>> Start

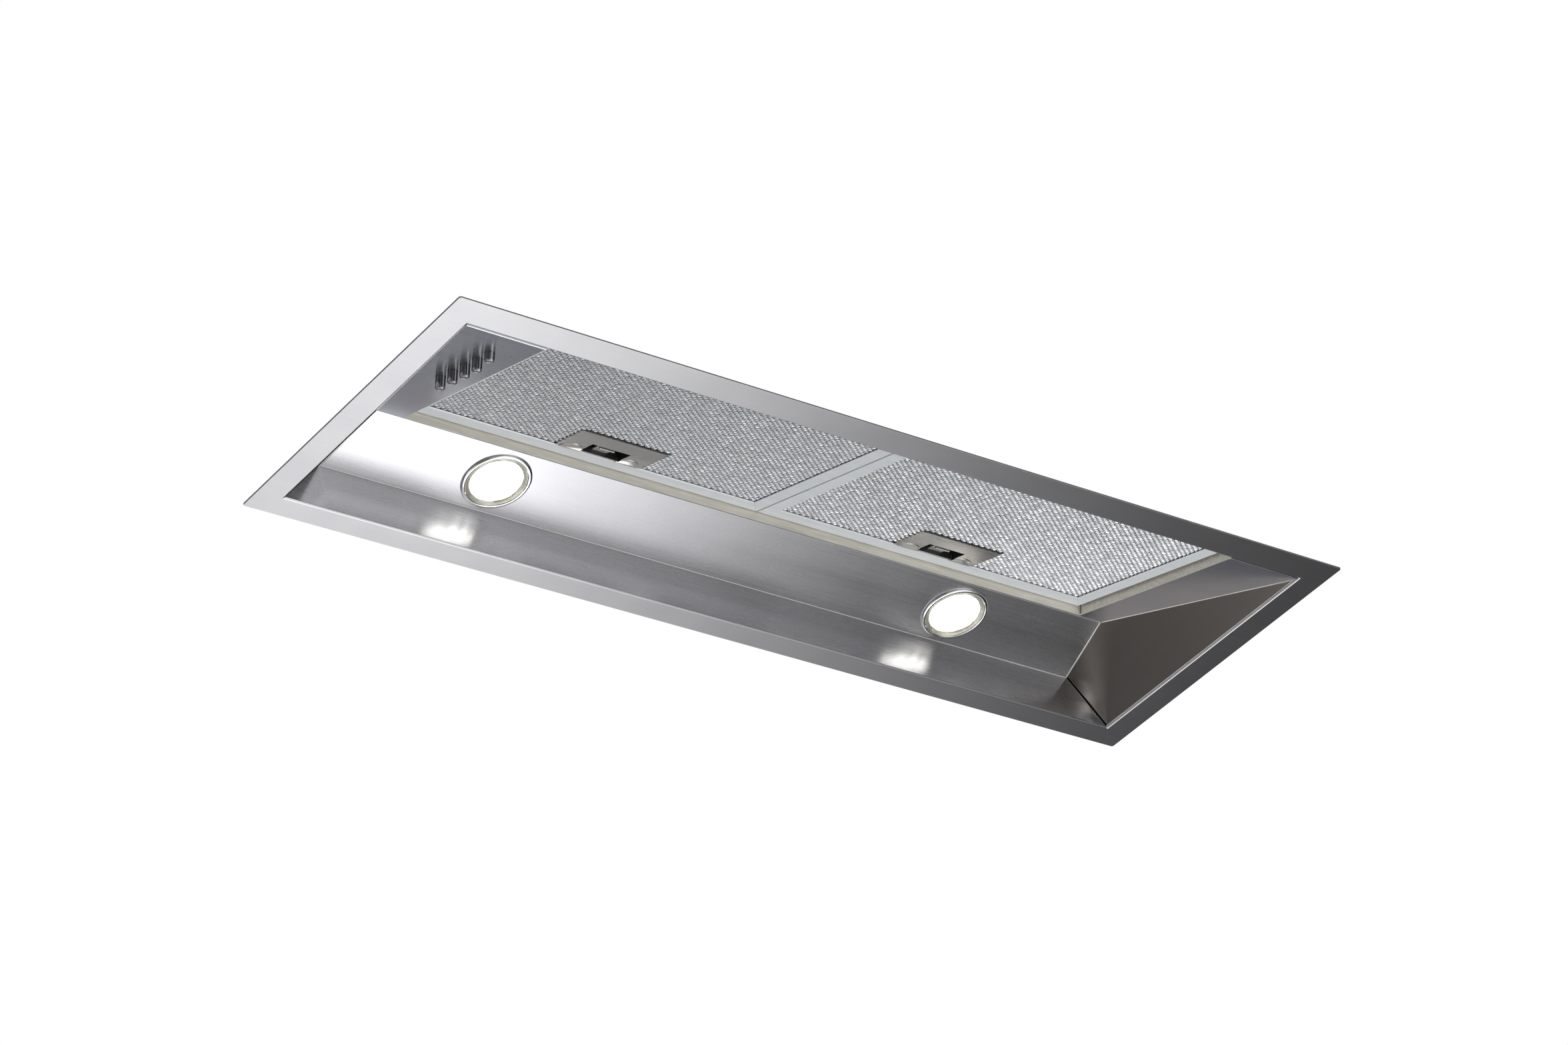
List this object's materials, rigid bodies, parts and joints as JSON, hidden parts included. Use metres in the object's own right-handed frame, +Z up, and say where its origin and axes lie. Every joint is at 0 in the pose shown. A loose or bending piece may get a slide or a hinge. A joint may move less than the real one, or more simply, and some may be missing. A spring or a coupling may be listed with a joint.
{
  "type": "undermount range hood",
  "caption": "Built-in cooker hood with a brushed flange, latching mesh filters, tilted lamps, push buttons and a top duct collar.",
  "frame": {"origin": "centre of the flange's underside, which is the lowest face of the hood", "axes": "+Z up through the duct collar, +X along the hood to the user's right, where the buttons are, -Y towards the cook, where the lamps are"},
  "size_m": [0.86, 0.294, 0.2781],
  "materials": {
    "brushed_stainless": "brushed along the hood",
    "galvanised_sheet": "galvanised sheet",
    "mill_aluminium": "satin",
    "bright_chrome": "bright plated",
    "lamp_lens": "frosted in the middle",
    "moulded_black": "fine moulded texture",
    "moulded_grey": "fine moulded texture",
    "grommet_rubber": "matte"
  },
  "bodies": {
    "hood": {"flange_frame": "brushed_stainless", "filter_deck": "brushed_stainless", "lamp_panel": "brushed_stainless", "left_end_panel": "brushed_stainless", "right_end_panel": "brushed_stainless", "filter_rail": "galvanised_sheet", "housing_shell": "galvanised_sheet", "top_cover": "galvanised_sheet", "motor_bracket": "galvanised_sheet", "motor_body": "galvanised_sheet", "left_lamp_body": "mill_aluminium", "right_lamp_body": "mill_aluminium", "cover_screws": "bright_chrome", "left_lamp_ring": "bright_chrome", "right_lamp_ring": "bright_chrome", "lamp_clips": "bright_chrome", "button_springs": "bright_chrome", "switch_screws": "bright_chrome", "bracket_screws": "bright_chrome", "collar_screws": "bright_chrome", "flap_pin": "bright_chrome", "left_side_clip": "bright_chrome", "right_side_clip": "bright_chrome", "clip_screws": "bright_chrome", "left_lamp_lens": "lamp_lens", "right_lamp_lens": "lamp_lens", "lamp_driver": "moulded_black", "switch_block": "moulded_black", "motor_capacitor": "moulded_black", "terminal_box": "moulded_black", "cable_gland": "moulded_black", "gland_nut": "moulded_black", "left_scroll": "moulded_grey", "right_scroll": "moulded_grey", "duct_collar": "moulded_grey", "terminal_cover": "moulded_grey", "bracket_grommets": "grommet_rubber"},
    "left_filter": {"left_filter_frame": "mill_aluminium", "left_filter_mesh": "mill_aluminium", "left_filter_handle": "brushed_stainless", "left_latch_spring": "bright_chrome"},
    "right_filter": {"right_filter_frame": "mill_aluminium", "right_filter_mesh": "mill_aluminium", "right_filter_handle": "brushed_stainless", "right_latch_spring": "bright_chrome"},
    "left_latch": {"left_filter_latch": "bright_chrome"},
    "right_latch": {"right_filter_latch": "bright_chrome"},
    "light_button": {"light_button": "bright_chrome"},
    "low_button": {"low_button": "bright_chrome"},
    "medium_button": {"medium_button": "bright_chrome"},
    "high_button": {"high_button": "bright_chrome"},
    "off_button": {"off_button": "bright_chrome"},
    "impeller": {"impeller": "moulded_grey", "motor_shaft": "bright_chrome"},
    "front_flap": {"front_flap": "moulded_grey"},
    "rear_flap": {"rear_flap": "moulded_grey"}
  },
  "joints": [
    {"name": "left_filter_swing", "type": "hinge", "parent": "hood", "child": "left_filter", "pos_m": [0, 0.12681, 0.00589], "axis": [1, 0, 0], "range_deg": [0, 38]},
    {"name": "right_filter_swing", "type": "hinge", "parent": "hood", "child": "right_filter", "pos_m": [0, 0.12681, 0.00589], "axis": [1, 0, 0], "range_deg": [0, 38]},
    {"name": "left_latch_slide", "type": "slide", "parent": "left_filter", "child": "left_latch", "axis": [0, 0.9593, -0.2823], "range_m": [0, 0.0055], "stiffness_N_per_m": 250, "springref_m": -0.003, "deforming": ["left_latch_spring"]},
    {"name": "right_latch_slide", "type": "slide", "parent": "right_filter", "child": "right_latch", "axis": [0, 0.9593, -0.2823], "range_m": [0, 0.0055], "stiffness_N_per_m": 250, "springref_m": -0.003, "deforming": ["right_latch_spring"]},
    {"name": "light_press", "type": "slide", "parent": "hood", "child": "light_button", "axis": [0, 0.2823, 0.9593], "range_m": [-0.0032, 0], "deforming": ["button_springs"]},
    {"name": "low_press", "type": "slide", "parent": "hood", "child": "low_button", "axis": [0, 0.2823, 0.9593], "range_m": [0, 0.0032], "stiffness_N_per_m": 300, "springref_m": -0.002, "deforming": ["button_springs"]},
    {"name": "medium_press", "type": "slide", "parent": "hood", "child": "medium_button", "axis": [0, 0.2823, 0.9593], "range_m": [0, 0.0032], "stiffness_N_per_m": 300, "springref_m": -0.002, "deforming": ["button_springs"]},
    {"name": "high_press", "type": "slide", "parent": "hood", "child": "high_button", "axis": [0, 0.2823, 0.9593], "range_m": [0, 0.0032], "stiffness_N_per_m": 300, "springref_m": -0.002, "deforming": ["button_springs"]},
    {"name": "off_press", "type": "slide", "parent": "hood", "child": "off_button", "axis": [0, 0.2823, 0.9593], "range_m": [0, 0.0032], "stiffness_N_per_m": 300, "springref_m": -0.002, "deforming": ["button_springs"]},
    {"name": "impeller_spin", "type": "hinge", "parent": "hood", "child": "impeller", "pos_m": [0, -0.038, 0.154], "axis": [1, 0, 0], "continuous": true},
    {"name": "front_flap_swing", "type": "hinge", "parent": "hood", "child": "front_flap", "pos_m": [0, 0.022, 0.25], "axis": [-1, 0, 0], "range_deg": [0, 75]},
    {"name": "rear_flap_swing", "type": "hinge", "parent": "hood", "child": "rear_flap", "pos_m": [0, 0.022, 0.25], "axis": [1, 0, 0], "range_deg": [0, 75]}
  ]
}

>> End

* _Exercise brief_
Please repeat the listing exactly, with nothing left out.

* _Task solution_
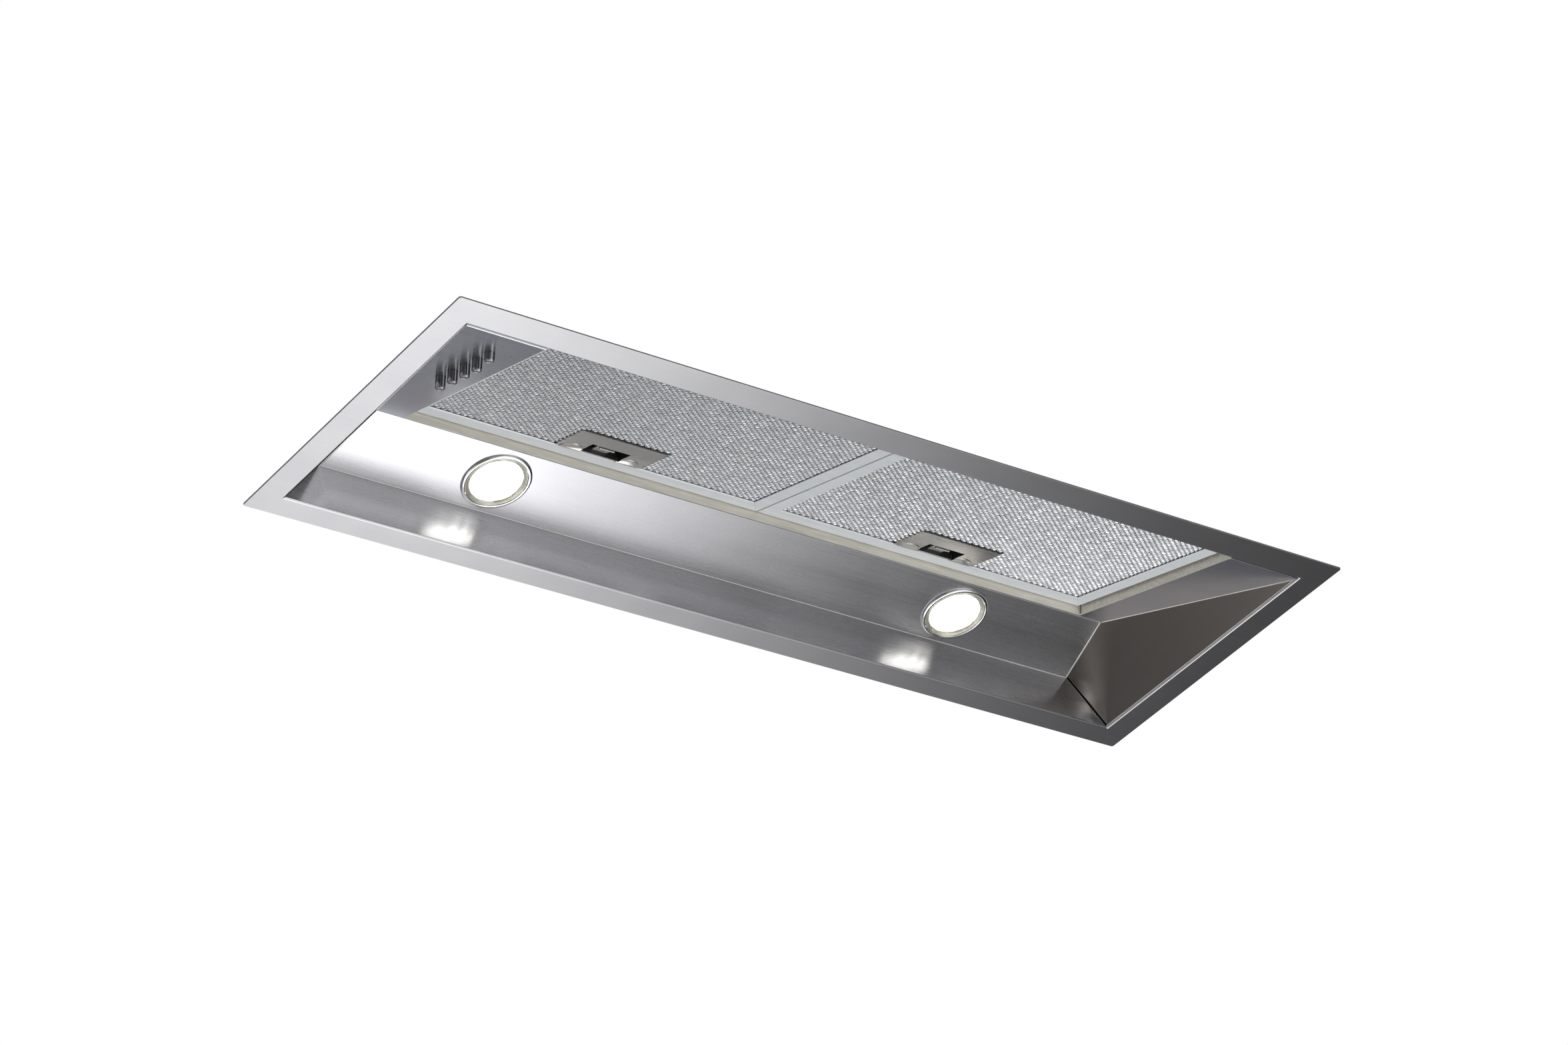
List this object's materials, rigid bodies, parts and joints as JSON, hidden parts included. Use metres in the object's own right-handed frame, +Z up, and say where its origin and axes lie. Every joint is at 0 in the pose shown. A loose or bending piece may get a slide or a hinge. A joint may move less than the real one, or more simply, and some may be missing. A spring or a coupling may be listed with a joint.
{
  "type": "undermount range hood",
  "caption": "Built-in cooker hood with a brushed flange, latching mesh filters, tilted lamps, push buttons and a top duct collar.",
  "frame": {"origin": "centre of the flange's underside, which is the lowest face of the hood", "axes": "+Z up through the duct collar, +X along the hood to the user's right, where the buttons are, -Y towards the cook, where the lamps are"},
  "size_m": [0.86, 0.294, 0.2781],
  "materials": {
    "brushed_stainless": "brushed along the hood",
    "galvanised_sheet": "galvanised sheet",
    "mill_aluminium": "satin",
    "bright_chrome": "bright plated",
    "lamp_lens": "frosted in the middle",
    "moulded_black": "fine moulded texture",
    "moulded_grey": "fine moulded texture",
    "grommet_rubber": "matte"
  },
  "bodies": {
    "hood": {"flange_frame": "brushed_stainless", "filter_deck": "brushed_stainless", "lamp_panel": "brushed_stainless", "left_end_panel": "brushed_stainless", "right_end_panel": "brushed_stainless", "filter_rail": "galvanised_sheet", "housing_shell": "galvanised_sheet", "top_cover": "galvanised_sheet", "motor_bracket": "galvanised_sheet", "motor_body": "galvanised_sheet", "left_lamp_body": "mill_aluminium", "right_lamp_body": "mill_aluminium", "cover_screws": "bright_chrome", "left_lamp_ring": "bright_chrome", "right_lamp_ring": "bright_chrome", "lamp_clips": "bright_chrome", "button_springs": "bright_chrome", "switch_screws": "bright_chrome", "bracket_screws": "bright_chrome", "collar_screws": "bright_chrome", "flap_pin": "bright_chrome", "left_side_clip": "bright_chrome", "right_side_clip": "bright_chrome", "clip_screws": "bright_chrome", "left_lamp_lens": "lamp_lens", "right_lamp_lens": "lamp_lens", "lamp_driver": "moulded_black", "switch_block": "moulded_black", "motor_capacitor": "moulded_black", "terminal_box": "moulded_black", "cable_gland": "moulded_black", "gland_nut": "moulded_black", "left_scroll": "moulded_grey", "right_scroll": "moulded_grey", "duct_collar": "moulded_grey", "terminal_cover": "moulded_grey", "bracket_grommets": "grommet_rubber"},
    "left_filter": {"left_filter_frame": "mill_aluminium", "left_filter_mesh": "mill_aluminium", "left_filter_handle": "brushed_stainless", "left_latch_spring": "bright_chrome"},
    "right_filter": {"right_filter_frame": "mill_aluminium", "right_filter_mesh": "mill_aluminium", "right_filter_handle": "brushed_stainless", "right_latch_spring": "bright_chrome"},
    "left_latch": {"left_filter_latch": "bright_chrome"},
    "right_latch": {"right_filter_latch": "bright_chrome"},
    "light_button": {"light_button": "bright_chrome"},
    "low_button": {"low_button": "bright_chrome"},
    "medium_button": {"medium_button": "bright_chrome"},
    "high_button": {"high_button": "bright_chrome"},
    "off_button": {"off_button": "bright_chrome"},
    "impeller": {"impeller": "moulded_grey", "motor_shaft": "bright_chrome"},
    "front_flap": {"front_flap": "moulded_grey"},
    "rear_flap": {"rear_flap": "moulded_grey"}
  },
  "joints": [
    {"name": "left_filter_swing", "type": "hinge", "parent": "hood", "child": "left_filter", "pos_m": [0, 0.12681, 0.00589], "axis": [1, 0, 0], "range_deg": [0, 38]},
    {"name": "right_filter_swing", "type": "hinge", "parent": "hood", "child": "right_filter", "pos_m": [0, 0.12681, 0.00589], "axis": [1, 0, 0], "range_deg": [0, 38]},
    {"name": "left_latch_slide", "type": "slide", "parent": "left_filter", "child": "left_latch", "axis": [0, 0.9593, -0.2823], "range_m": [0, 0.0055], "stiffness_N_per_m": 250, "springref_m": -0.003, "deforming": ["left_latch_spring"]},
    {"name": "right_latch_slide", "type": "slide", "parent": "right_filter", "child": "right_latch", "axis": [0, 0.9593, -0.2823], "range_m": [0, 0.0055], "stiffness_N_per_m": 250, "springref_m": -0.003, "deforming": ["right_latch_spring"]},
    {"name": "light_press", "type": "slide", "parent": "hood", "child": "light_button", "axis": [0, 0.2823, 0.9593], "range_m": [-0.0032, 0], "deforming": ["button_springs"]},
    {"name": "low_press", "type": "slide", "parent": "hood", "child": "low_button", "axis": [0, 0.2823, 0.9593], "range_m": [0, 0.0032], "stiffness_N_per_m": 300, "springref_m": -0.002, "deforming": ["button_springs"]},
    {"name": "medium_press", "type": "slide", "parent": "hood", "child": "medium_button", "axis": [0, 0.2823, 0.9593], "range_m": [0, 0.0032], "stiffness_N_per_m": 300, "springref_m": -0.002, "deforming": ["button_springs"]},
    {"name": "high_press", "type": "slide", "parent": "hood", "child": "high_button", "axis": [0, 0.2823, 0.9593], "range_m": [0, 0.0032], "stiffness_N_per_m": 300, "springref_m": -0.002, "deforming": ["button_springs"]},
    {"name": "off_press", "type": "slide", "parent": "hood", "child": "off_button", "axis": [0, 0.2823, 0.9593], "range_m": [0, 0.0032], "stiffness_N_per_m": 300, "springref_m": -0.002, "deforming": ["button_springs"]},
    {"name": "impeller_spin", "type": "hinge", "parent": "hood", "child": "impeller", "pos_m": [0, -0.038, 0.154], "axis": [1, 0, 0], "continuous": true},
    {"name": "front_flap_swing", "type": "hinge", "parent": "hood", "child": "front_flap", "pos_m": [0, 0.022, 0.25], "axis": [-1, 0, 0], "range_deg": [0, 75]},
    {"name": "rear_flap_swing", "type": "hinge", "parent": "hood", "child": "rear_flap", "pos_m": [0, 0.022, 0.25], "axis": [1, 0, 0], "range_deg": [0, 75]}
  ]
}